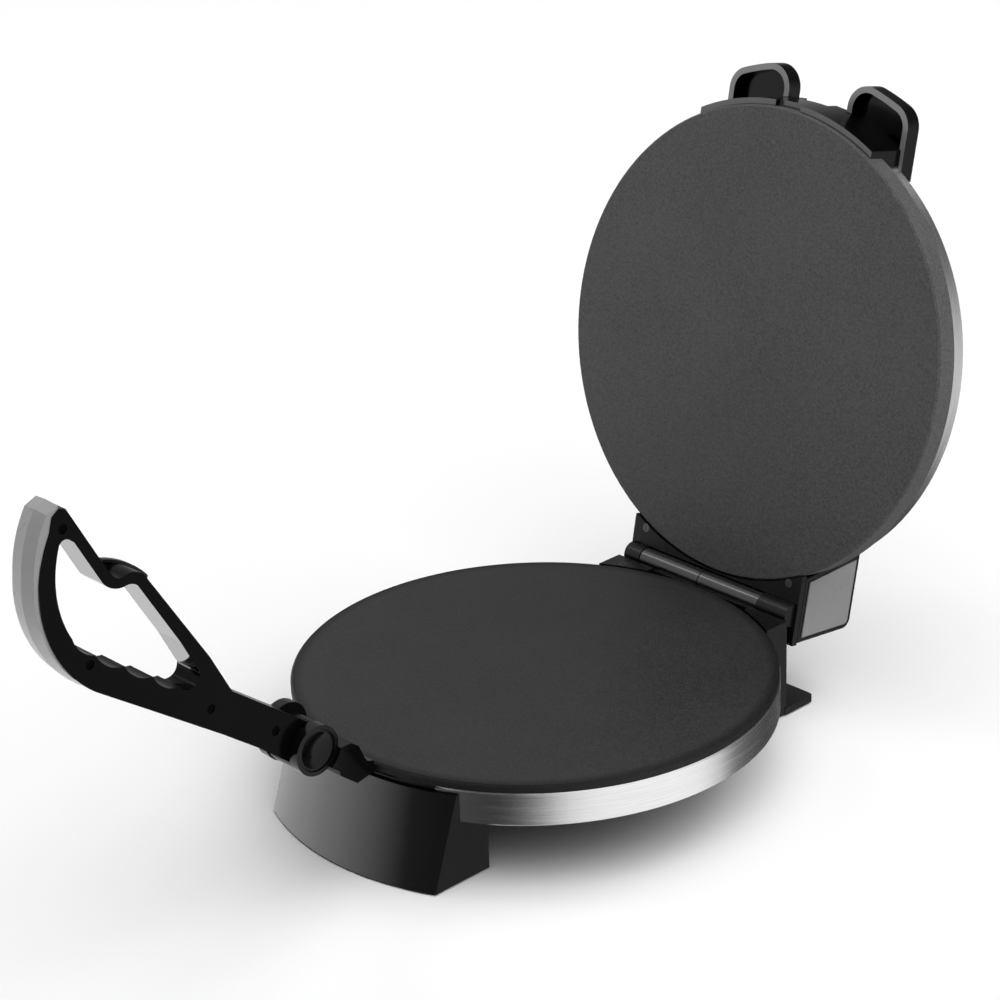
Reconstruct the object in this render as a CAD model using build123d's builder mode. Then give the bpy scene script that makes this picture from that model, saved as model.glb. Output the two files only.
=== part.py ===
from build123d import *
import os
from math import cos, radians, sin, sqrt

# Electric roti maker. Millimetres, +Z up, -Y is the front (lever side), +Y the rear (lid hinge).
# The origin is on the table under the middle of the lower hot plate. The lid stands open and the lever
# leans forward: that is the rest pose of both joints.

os.makedirs("parts", exist_ok=True)

# --- driving sizes -------------------------------------------------------------------------------
band_radius = 150.0
band_sheet = 0.8
band_lip = 4.0
band_edge_radius = 0.7
band_bottom_z = 40.0
band_height = 21.0
band_top_z = band_bottom_z + band_height
plate_inset = 0.7
plate_stand = 5.0
plate_thickness = 4.0
plate_edge_radius = 1.2
plate_rim_width = 6.0
plate_rim_slope = 1.0
lower_plate_radius = band_radius - plate_inset
plate_top_z = band_top_z + plate_stand
upper_plate_radius = band_radius
upper_plate_face_n = 2.2
upper_skirt = 14.1
upper_plate_back_n = upper_plate_face_n + upper_skirt
shell_inset = 4.3
shell_height = 16.3
shell_edge_radius = 2.0
shell_radius = upper_plate_radius - shell_inset
shell_top_n = upper_plate_back_n + shell_height
hinge_reach = 8.4
hinge_drop = 0.1
hinge_y = band_radius + hinge_reach
hinge_z = plate_top_z - hinge_drop
lid_open_angle = 102.5
pivot_reach = 39.2
pivot_rise = 23.5
pivot_y = -band_radius - pivot_reach
pivot_z = plate_top_z + pivot_rise
lever_lean_angle = 58.3
lever_half_width = 10.0
full_turn = 360.0

# --- clearances and fits -------------------------------------------------------------------------
running_fit = 0.05
slip_gap = 0.3
body_gap = 0.5
screw_fit = 0.1

# --- housing of the base -------------------------------------------------------------------------
drum_radius = band_radius - band_sheet - 2 * screw_fit
drum_wall = 3.0
drum_floor = 3.0
access_inset = 50.0
access_radius = band_radius - access_inset
cover_lap = 8.0
cover_radius = access_radius + cover_lap
cover_thickness = 2.5
cover_screw_ring = access_radius + cover_lap / 2
cover_screw_radius = 1.5
cover_screw_head_radius = 2.8
cover_screw_head_height = 1.5
cover_screw_depth = 5.0
vent_length = 26.0
vent_width = 3.5
vent_pitch = 12.0
vent_column_pitch = 40.0
vent_rows = 7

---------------

**WHAT YOU ARE ASKED TO DO**
Return the whole listing exactly.

**PROBLEM SOLUTION**
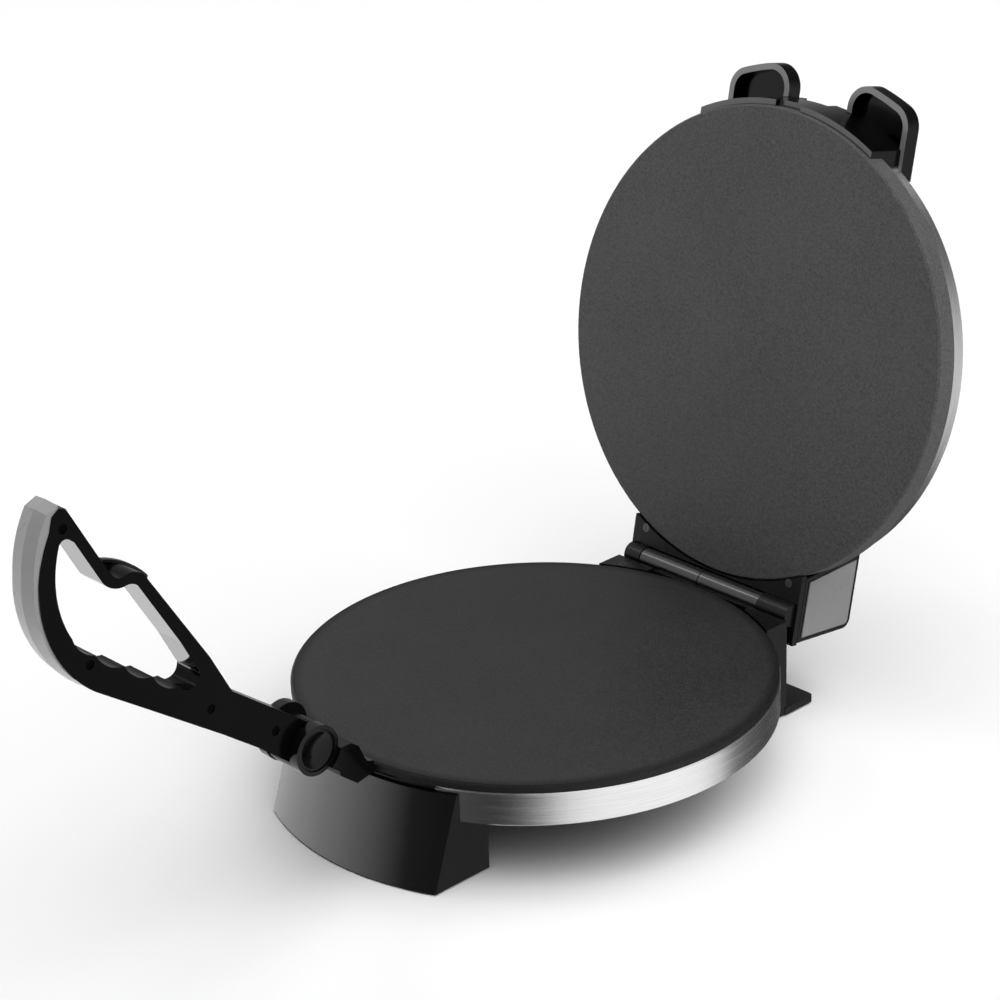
Reconstruct the object in this render as a CAD model using build123d's builder mode. Then give the bpy scene script that makes this picture from that model, saved as model.glb. Output the two files only.
=== part.py ===
from build123d import *
import os
from math import cos, radians, sin, sqrt

# Electric roti maker. Millimetres, +Z up, -Y is the front (lever side), +Y the rear (lid hinge).
# The origin is on the table under the middle of the lower hot plate. The lid stands open and the lever
# leans forward: that is the rest pose of both joints.

os.makedirs("parts", exist_ok=True)

# --- driving sizes -------------------------------------------------------------------------------
band_radius = 150.0
band_sheet = 0.8
band_lip = 4.0
band_edge_radius = 0.7
band_bottom_z = 40.0
band_height = 21.0
band_top_z = band_bottom_z + band_height
plate_inset = 0.7
plate_stand = 5.0
plate_thickness = 4.0
plate_edge_radius = 1.2
plate_rim_width = 6.0
plate_rim_slope = 1.0
lower_plate_radius = band_radius - plate_inset
plate_top_z = band_top_z + plate_stand
upper_plate_radius = band_radius
upper_plate_face_n = 2.2
upper_skirt = 14.1
upper_plate_back_n = upper_plate_face_n + upper_skirt
shell_inset = 4.3
shell_height = 16.3
shell_edge_radius = 2.0
shell_radius = upper_plate_radius - shell_inset
shell_top_n = upper_plate_back_n + shell_height
hinge_reach = 8.4
hinge_drop = 0.1
hinge_y = band_radius + hinge_reach
hinge_z = plate_top_z - hinge_drop
lid_open_angle = 102.5
pivot_reach = 39.2
pivot_rise = 23.5
pivot_y = -band_radius - pivot_reach
pivot_z = plate_top_z + pivot_rise
lever_lean_angle = 58.3
lever_half_width = 10.0
full_turn = 360.0

# --- clearances and fits -------------------------------------------------------------------------
running_fit = 0.05
slip_gap = 0.3
body_gap = 0.5
screw_fit = 0.1

# --- housing of the base -------------------------------------------------------------------------
drum_radius = band_radius - band_sheet - 2 * screw_fit
drum_wall = 3.0
drum_floor = 3.0
access_inset = 50.0
access_radius = band_radius - access_inset
cover_lap = 8.0
cover_radius = access_radius + cover_lap
cover_thickness = 2.5
cover_screw_ring = access_radius + cover_lap / 2
cover_screw_radius = 1.5
cover_screw_head_radius = 2.8
cover_screw_head_height = 1.5
cover_screw_depth = 5.0
vent_length = 26.0
vent_width = 3.5
vent_pitch = 12.0
vent_column_pitch = 40.0
vent_rows = 7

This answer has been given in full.